English Language & Usage Asked by Luke Sawczak on December 27, 2020

One of my math students was recently solving some word problems and gave up on one with the note: "Who knows? What do words mean anymore?"

An amusing comment but also an intriguing syntax. At first I thought my reaction was to anymore being a negative polarity item without much of a negative context, but I think the question syntax licences NPIs (compare "What do words even mean?" and "Do words mean anything?"). Now I think it’s just the lack of the negative with which "anymore" tends to be paired.

I wonder, how would you gloss the contribution of "anymore" to this sentence? Has anyone collected more data on this recent use of "anymore" so we can get a fuller picture?

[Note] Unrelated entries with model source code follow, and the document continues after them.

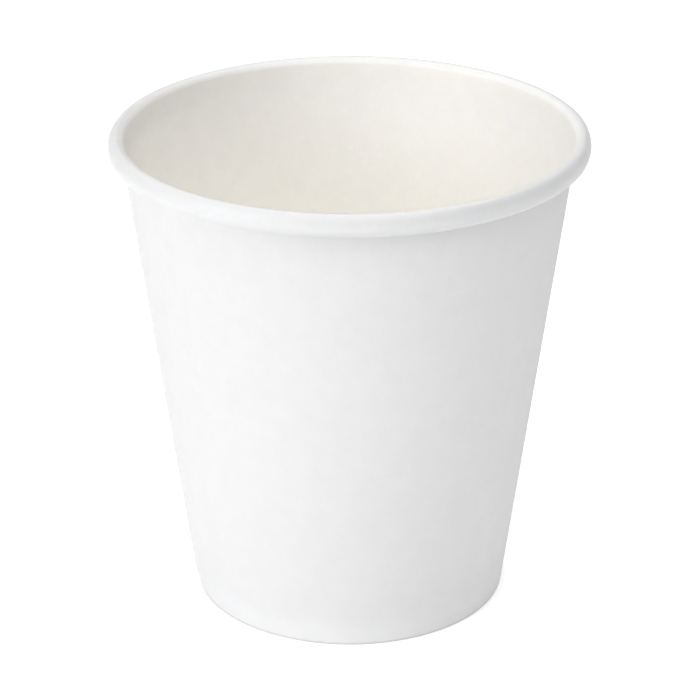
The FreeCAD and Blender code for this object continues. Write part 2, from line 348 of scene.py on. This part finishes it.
class Tree:
    """A geometry node tree in the making."""

    def __init__(self, name):
        self.group = bpy.data.node_groups.new(name, "GeometryNodeTree")
        self.group.interface.new_socket("Geometry", in_out="INPUT", socket_type="NodeSocketGeometry")
        self.group.interface.new_socket("Geometry", in_out="OUTPUT", socket_type="NodeSocketGeometry")
        self.inputs = {}
        self.start = self.group.nodes.new("NodeGroupInput")
        self.end = self.group.nodes.new("NodeGroupOutput")

    def input(self, name, kind, note):
        socket = self.group.interface.new_socket(name, in_out="INPUT", socket_type=f"NodeSocket{kind}")
        socket.description = note
        self.inputs[name] = socket.identifier
        return self.start.outputs[name]

    def node(self, kind, inputs=(), **settings):
        """A node whose inputs pair its sockets, by name or number, with a value or another's output."""
        node = self.group.nodes.new(kind)
        for key, value in settings.items():
            setattr(node, key, value)
        for key, value in inputs:
            socket = node.inputs[key]
            if isinstance(value, bpy.types.NodeSocket):
                self.group.links.new(value, socket)
            else:
                socket.default_value = value
        return node

    def math(self, operation, first, second=0.0):
        return self.node("ShaderNodeMath", [(0, first), (1, second)], operation=operation).outputs[0]

    def finish(self, geometry, finishes):
        """Realizes what is there, and gives each face the material that its finish numbers."""
        node = self.node("GeometryNodeRealizeInstances", [("Geometry", geometry)])
        geometry = node.outputs[0]
        kind = self.node("GeometryNodeInputNamedAttribute", [("Name", "finish")], data_type="INT")
        for number, material in enumerate(finishes):
            # Sockets 2 and 3 of the comparison are its two whole numbers.
            pick = self.node(
                "FunctionNodeCompare", [(2, kind.outputs[0]), (3, number)],
                data_type="INT", operation="EQUAL")
            node = self.node(
                "GeometryNodeSetMaterial",
                [("Geometry", geometry), ("Selection", pick.outputs[0]), ("Material", material)],
            )
            geometry = node.outputs[0]
        self.group.links.new(geometry, self.end.inputs[0])

    def apply(self, thing, name, **values):
        """Runs the tree on thing, with a value for each input, and returns the plain mesh it makes."""
        modifier = thing.modifiers.new("wrap", "NODES")
        modifier.node_group = self.group
        for key, value in values.items():
            modifier[self.inputs[key.replace("_", " ").capitalize()]] = value
        depsgraph = bpy.context.evaluated_depsgraph_get()
        mesh = bpy.data.meshes.new_from_object(thing.evaluated_get(depsgraph), depsgraph=depsgraph)
        mesh.name = name
        thing.modifiers.remove(modifier)
        return mesh


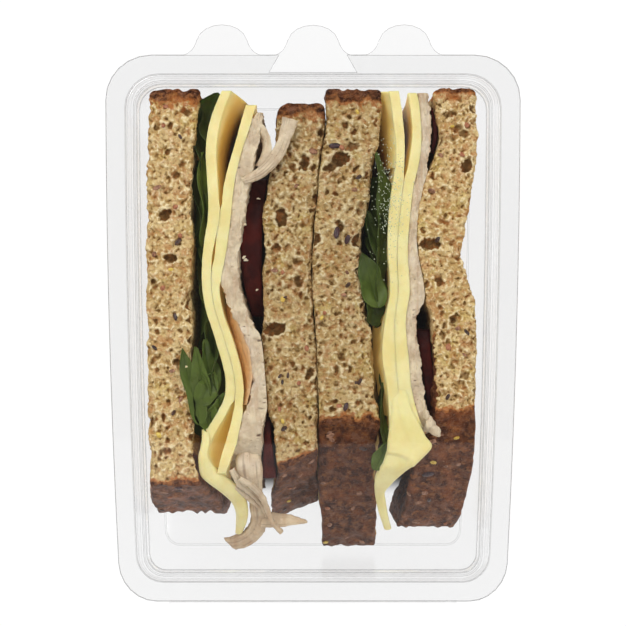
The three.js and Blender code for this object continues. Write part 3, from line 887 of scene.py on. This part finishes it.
def tomato_material():
    material, n, shader = new_material("tomato", 0.4, 0.13, 0.15, (1, 0.2, 0.1), 0.002)
    flesh = n.paint(
        colour(58, 12, 9),
        (n.noise(150, 3), 0.35, 0.68, 1, 88, 24, 15),
        (n.noise(420, 3, 0.5, stretch=(1, 0.3, 0.3)), 0.52, 0.7, 0.4, 104, 38, 26))
    n.finish(shader, flesh, n.noise(500, 3), 0.0002, 0.5)
    return material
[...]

What do words mean anymore?

One Answer

I wonder, how would you gloss the contribution of "anymore" to this sentence?

I would gloss this as "überhaupt noch", since I'm German. That would be the most felicit translation. I wouldn't know how to translate it back, and can only accept this one, following @JLawler's consent. I'm tempted to insert even, but I'm afraid of committing to inflationary use, even.

The glosses

noch, apparently without cognate in English, tranlates only approximately. Its etymology is from *nu- "now" + *kwe- "and" [en.wiktionary]. Personally I'd consider a relation to near, next, (e)nough, *Hnek'-, too, but that's a different story. [DWDS. de] go out of their way to show that there's not a single correct etymology, though they choose their poison from *nu-, too. Personally, I'd like to elaborate on the parallels from their noch 2 to En. nor, but that's a different story.

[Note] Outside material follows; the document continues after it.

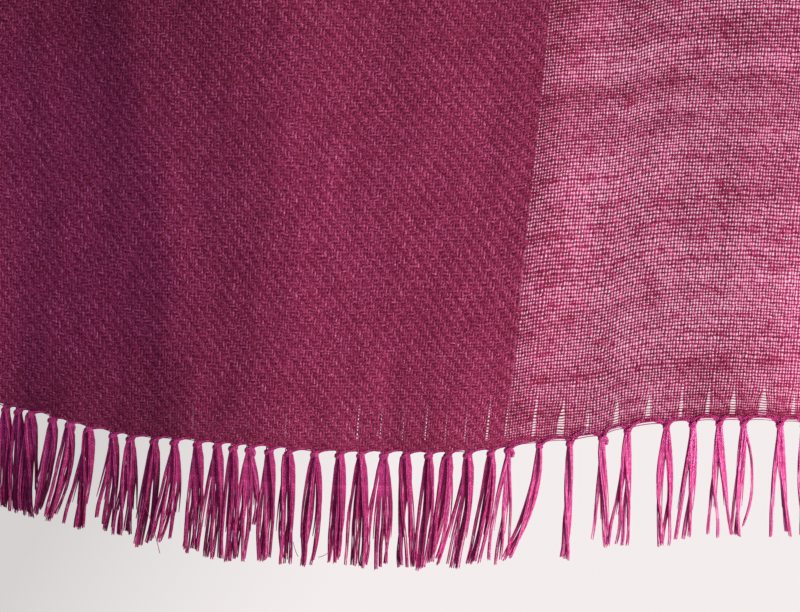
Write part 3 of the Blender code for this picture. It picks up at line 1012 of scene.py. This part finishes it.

überhaupt is a mere intensifier, e.g. "what does that even mean, anyhow", for sake of the argument.

How is that relevant?

any- is commonly etymologized from one + -y. This is meaningful perhaps in do you want anymore, and surely elsewhere, too. Nothing to do with the above, so far.

Has anyone collected more data on this recent use of "anymore" so we can get a fuller picture?

In this particular case I want to argue if the phrase is archaic and inhereted by one of your math students--not made up completely de novo from general rules, though not formally breaking any either, insofar as rules are flexible; I still agree that it sounds remarkably different--specificly taking into consideration @JLawler's "normal NPI that asserts present negative" and the stipulated etymology of the possibly related German phrase in *nu- "now, at present" that a similar semantics might underly this instance of a-ny-more as well. At that, a- is easily identified with Old English ae, German je(h) "ever, each" (cp. uncertain ever, Ger. jedoch "although") in a slight of hand, because neither one has a proper etymology, on account of being ultra short. While je can be occasionally identified with ja "yay", gar "thoroughly", etc. (cf. Grimm for more), it will be remembered that the question particle nu, that is evident in many IE branches, exhibits negative polarity.

Hence I would tentatively transcribe "what do words mean now evermore"? Yet, it should have become evident that this is entirely doubtful.

No, I have not "collected more data". I'm positive that the usual secondary sources won't offer any insight, after anyways is the opposite of widely recognized to contain an archaic prothesis that is not just a jocular plural (as I have previously argued here).